▸ PROBLEM STATEMENT: Repeat the whole listing exactly as written.
BEGIN
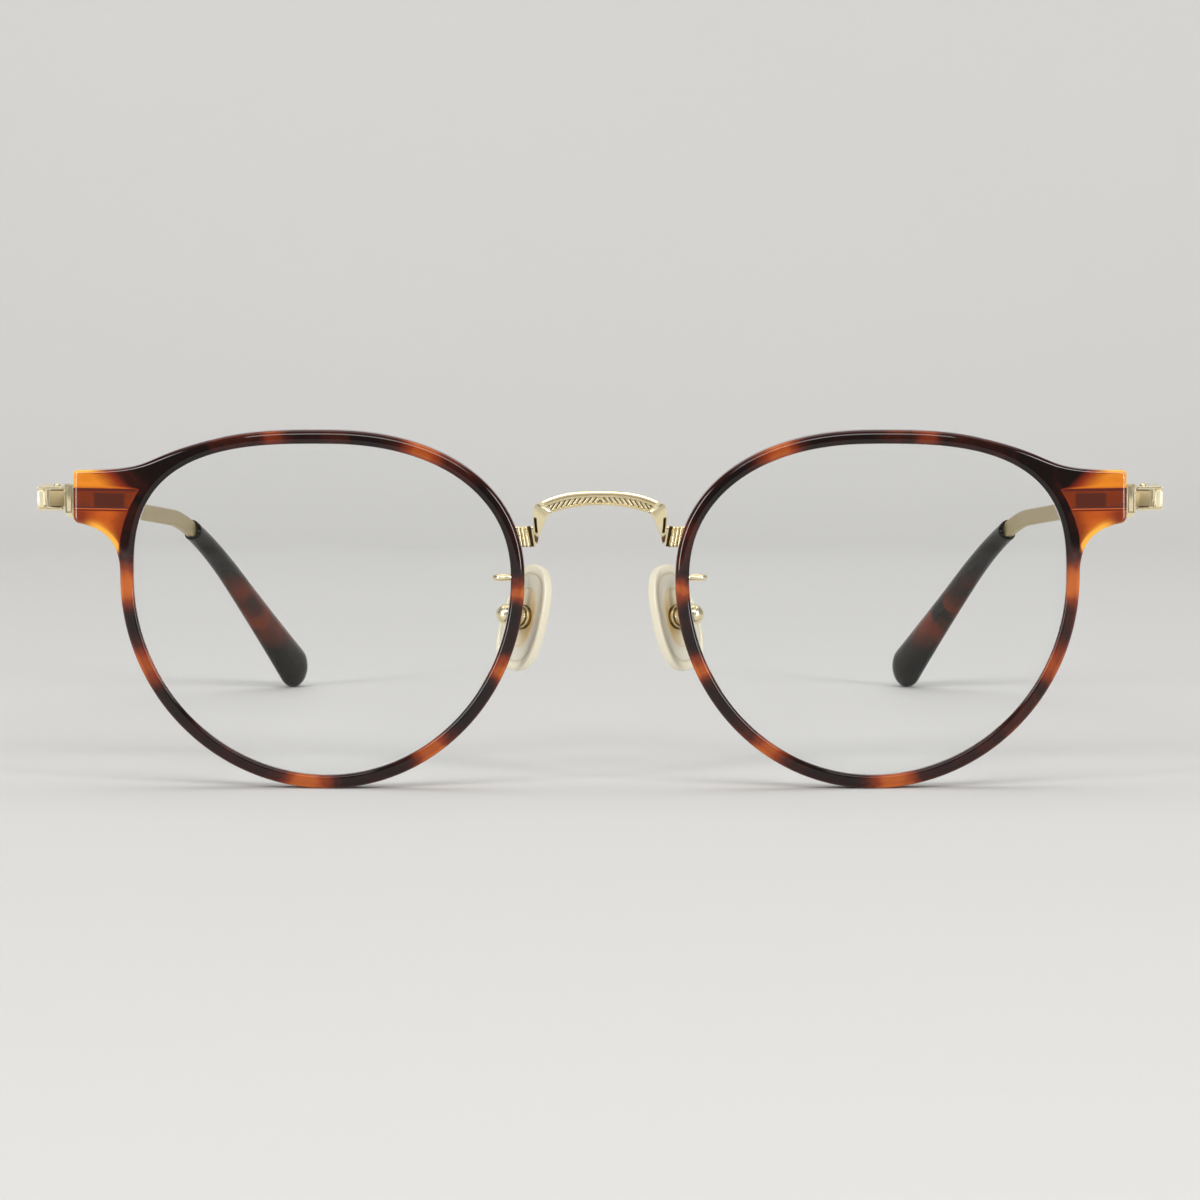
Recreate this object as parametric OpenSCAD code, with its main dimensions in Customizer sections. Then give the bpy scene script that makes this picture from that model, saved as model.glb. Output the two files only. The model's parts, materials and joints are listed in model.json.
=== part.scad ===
// Round eyeglasses: two thin acetate rims with lugs, a folded metal bridge,
// adjustable nose pads, and metal temples with acetate tips on sheet hinges.
// The wearer looks along -Y, and the wearer's left is +X. The glasses stand
// on the bottoms of their rims and on their temple tips, at Z = 0.

/* [Rims] */
// Width of one rim's opening
eye_w = 48.1; // [44:0.1:52]
// Height of one rim's opening
eye_h = 42.3; // [38:0.1:45]
// Gap between the two openings, across the nose
nose_gap = 22.6; // [20:0.1:25]
// Width of a rim, seen from the front
rim_w = 1.75; // [1.6:0.05:2.4]
// Depth of a rim from front to back
rim_d = 3.6; // [3.3:0.1:4.2]
// Radius of the rim's rounded edges
rim_edge_r = 0.45; // [0.2:0.05:0.6]
// Depth of the lens groove
groove_depth = 0.7; // [0.5:0.05:0.9]
// Width of the lens groove at its mouth
groove_w = 1.5; // [1.2:0.1:1.8]
// Radius of the surface that the front and the lenses follow
face_r = 132; // [110:1:200]
// Angle at which each rim turns back from the nose
wrap_angle = 4; // [2:0.5:6]

/* [Lenses] */
// Thickness of a lens
lens_t = 1.9; // [1.6:0.1:2.4]
// Gap between a lens and its groove
lens_clearance = 0.05; // [0.03:0.01:0.1]

/* [Lugs] */
// Length of a lug, from the opening to its end face
lug_len = 7.8; // [7.4:0.05:10]
// Height of a lug at its end face
lug_h = 6.75; // [6:0.05:7.2]
// Height of the hinges above the widest line of the rims
lug_rise = 9.9; // [9:0.1:11]
// Height of the lug's middle above the hinge
lug_offset = 0.3; // [0:0.05:0.5]
// Radius of the lug's upper corner
lug_top_r = 0.5; // [0.3:0.1:0.8]
// Radius of the lug's lower corner
lug_low_r = 0.9; // [0.3:0.1:1.2]

/* [Hinges] */
// Height of a hinge over both arms of its clevis
hinge_h = 3; // [2.8:0.1:3.4]
// Thickness of the clevis sheet
arm_t = 0.35; // [0.3:0.01:0.4]
// Diameter of a hinge pin
pin_d = 0.7; // [0.6:0.05:0.8]
// Width of the knuckle on the end piece
knuckle_w = 1.44; // [1.4:0.02:1.6]
// Radial clearance of a pin in the piece that turns on it
pin_clearance = 0.03; // [0.02:0.01:0.05]
// Clearance between a hinge's fixed faces
seat_clearance = 0.02; // [0.01:0.01:0.04]
// Thickness of a hinge washer
washer_t = 0.1; // [0.08:0.01:0.12]
// Thickness of the collar at the end of a lug
collar_t = 1.15; // [1:0.05:1.4]
// Gap between the collar and the clevis
hinge_gap = 0.35; // [0.3:0.05:0.5]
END
▸ SOLUTION TO THIS PROBLEM:
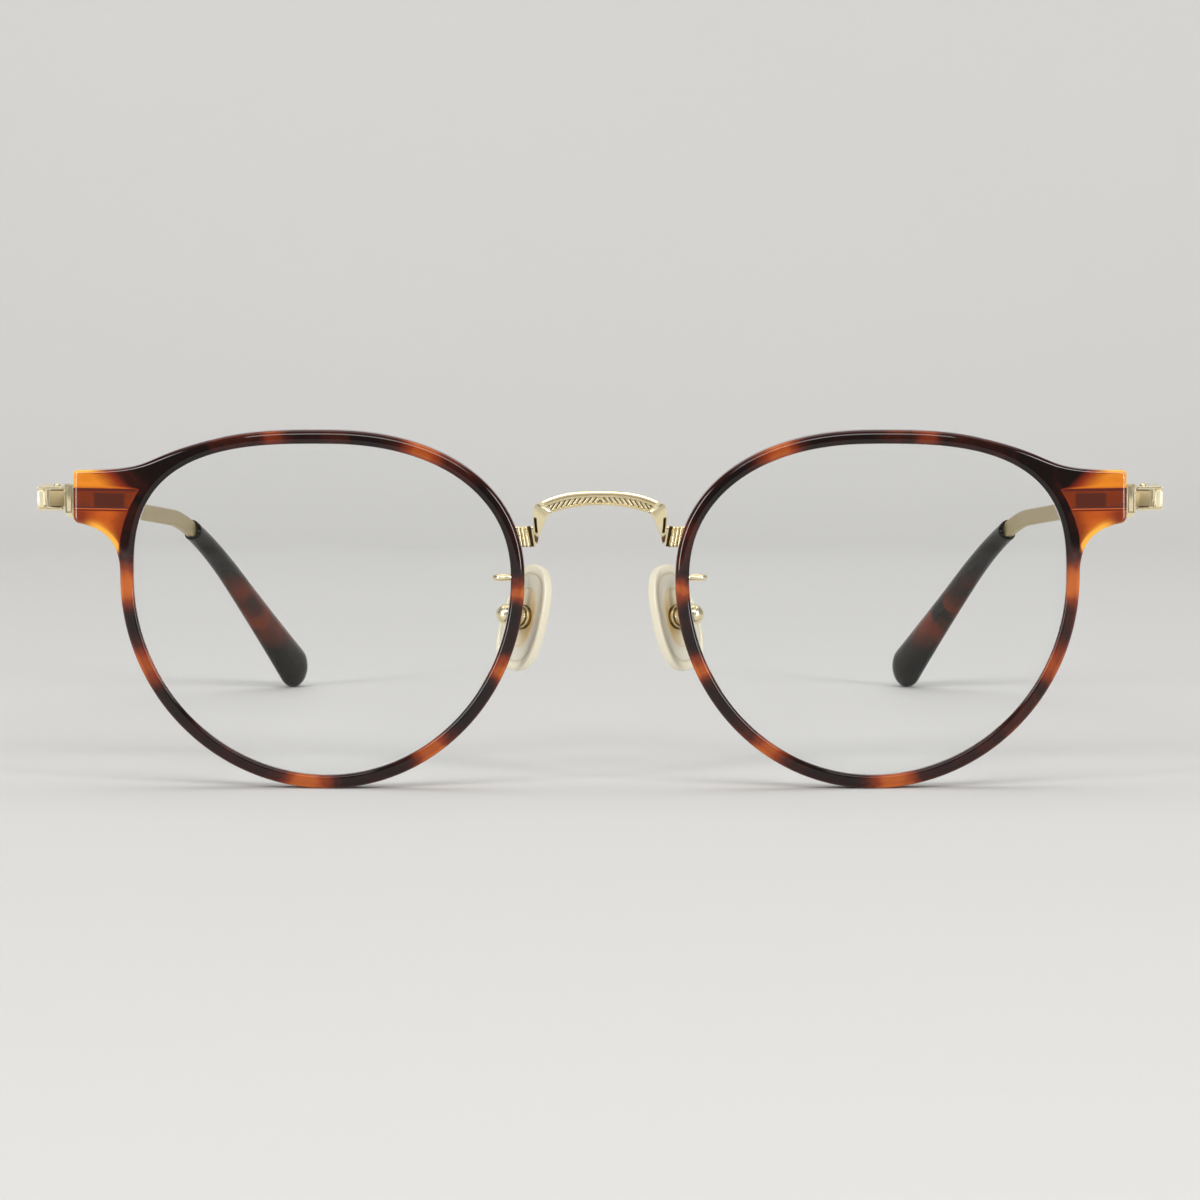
Recreate this object as parametric OpenSCAD code, with its main dimensions in Customizer sections. Then give the bpy scene script that makes this picture from that model, saved as model.glb. Output the two files only. The model's parts, materials and joints are listed in model.json.
=== part.scad ===
// Round eyeglasses: two thin acetate rims with lugs, a folded metal bridge,
// adjustable nose pads, and metal temples with acetate tips on sheet hinges.
// The wearer looks along -Y, and the wearer's left is +X. The glasses stand
// on the bottoms of their rims and on their temple tips, at Z = 0.

/* [Rims] */
// Width of one rim's opening
eye_w = 48.1; // [44:0.1:52]
// Height of one rim's opening
eye_h = 42.3; // [38:0.1:45]
// Gap between the two openings, across the nose
nose_gap = 22.6; // [20:0.1:25]
// Width of a rim, seen from the front
rim_w = 1.75; // [1.6:0.05:2.4]
// Depth of a rim from front to back
rim_d = 3.6; // [3.3:0.1:4.2]
// Radius of the rim's rounded edges
rim_edge_r = 0.45; // [0.2:0.05:0.6]
// Depth of the lens groove
groove_depth = 0.7; // [0.5:0.05:0.9]
// Width of the lens groove at its mouth
groove_w = 1.5; // [1.2:0.1:1.8]
// Radius of the surface that the front and the lenses follow
face_r = 132; // [110:1:200]
// Angle at which each rim turns back from the nose
wrap_angle = 4; // [2:0.5:6]

/* [Lenses] */
// Thickness of a lens
lens_t = 1.9; // [1.6:0.1:2.4]
// Gap between a lens and its groove
lens_clearance = 0.05; // [0.03:0.01:0.1]

/* [Lugs] */
// Length of a lug, from the opening to its end face
lug_len = 7.8; // [7.4:0.05:10]
// Height of a lug at its end face
lug_h = 6.75; // [6:0.05:7.2]
// Height of the hinges above the widest line of the rims
lug_rise = 9.9; // [9:0.1:11]
// Height of the lug's middle above the hinge
lug_offset = 0.3; // [0:0.05:0.5]
// Radius of the lug's upper corner
lug_top_r = 0.5; // [0.3:0.1:0.8]
// Radius of the lug's lower corner
lug_low_r = 0.9; // [0.3:0.1:1.2]

/* [Hinges] */
// Height of a hinge over both arms of its clevis
hinge_h = 3; // [2.8:0.1:3.4]
// Thickness of the clevis sheet
arm_t = 0.35; // [0.3:0.01:0.4]
// Diameter of a hinge pin
pin_d = 0.7; // [0.6:0.05:0.8]
// Width of the knuckle on the end piece
knuckle_w = 1.44; // [1.4:0.02:1.6]
// Radial clearance of a pin in the piece that turns on it
pin_clearance = 0.03; // [0.02:0.01:0.05]
// Clearance between a hinge's fixed faces
seat_clearance = 0.02; // [0.01:0.01:0.04]
// Thickness of a hinge washer
washer_t = 0.1; // [0.08:0.01:0.12]
// Thickness of the collar at the end of a lug
collar_t = 1.15; // [1:0.05:1.4]
// Gap between the collar and the clevis
hinge_gap = 0.35; // [0.3:0.05:0.5]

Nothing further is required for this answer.